# Exercise requirements
Output the full material exactly as it appears here.

──────── Material

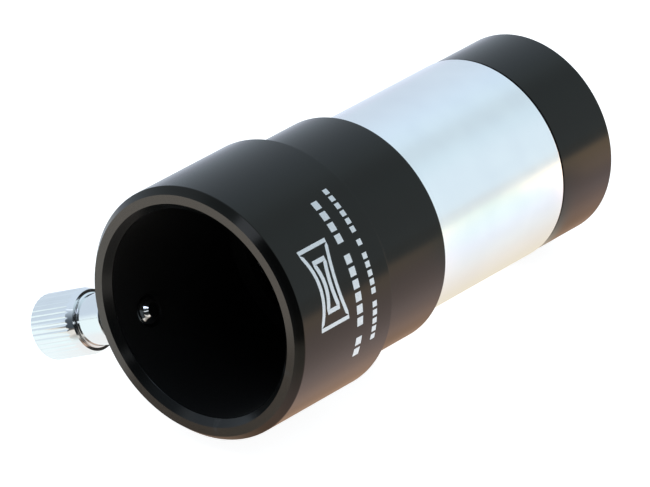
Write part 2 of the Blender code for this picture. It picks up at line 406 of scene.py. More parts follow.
def new_material(name):
    """A material with a Principled BSDF, its tree and that shader."""
    material = bpy.data.materials.new(name)
    material.use_nodes = True
    tree = material.node_tree
    return material, tree, tree.nodes["Principled BSDF"]


def object_place(tree):
    """A point's place in its piece's own frame."""
    return add_node(tree, "ShaderNodeTexCoord").outputs["Object"]


def lathe_place(tree, place):
    """That place as (radius, height) on the lathe."""
    parts = add_node(tree, "ShaderNodeSeparateXYZ", {0: place})
    flat = add_node(tree, "ShaderNodeCombineXYZ", {0: parts.outputs[0], 1: parts.outputs[1]})
    radius = add_node(tree, "ShaderNodeVectorMath", {0: flat.outputs[0]}, operation="LENGTH")
    return add_node(
        tree, "ShaderNodeCombineXYZ", {0: radius.outputs["Value"], 1: parts.outputs[2]}
    ).outputs[0]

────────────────

# Answer to the exercise
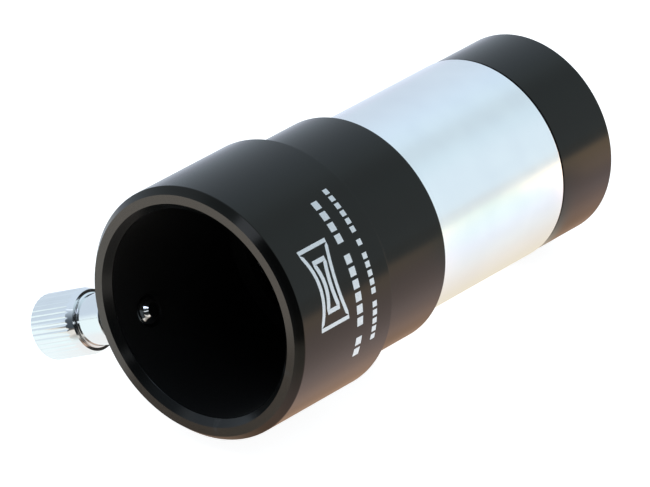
Write part 2 of the Blender code for this picture. It picks up at line 406 of scene.py. More parts follow.
def new_material(name):
    """A material with a Principled BSDF, its tree and that shader."""
    material = bpy.data.materials.new(name)
    material.use_nodes = True
    tree = material.node_tree
    return material, tree, tree.nodes["Principled BSDF"]


def object_place(tree):
    """A point's place in its piece's own frame."""
    return add_node(tree, "ShaderNodeTexCoord").outputs["Object"]


def lathe_place(tree, place):
    """That place as (radius, height) on the lathe."""
    parts = add_node(tree, "ShaderNodeSeparateXYZ", {0: place})
    flat = add_node(tree, "ShaderNodeCombineXYZ", {0: parts.outputs[0], 1: parts.outputs[1]})
    radius = add_node(tree, "ShaderNodeVectorMath", {0: flat.outputs[0]}, operation="LENGTH")
    return add_node(
        tree, "ShaderNodeCombineXYZ", {0: radius.outputs["Value"], 1: parts.outputs[2]}
    ).outputs[0]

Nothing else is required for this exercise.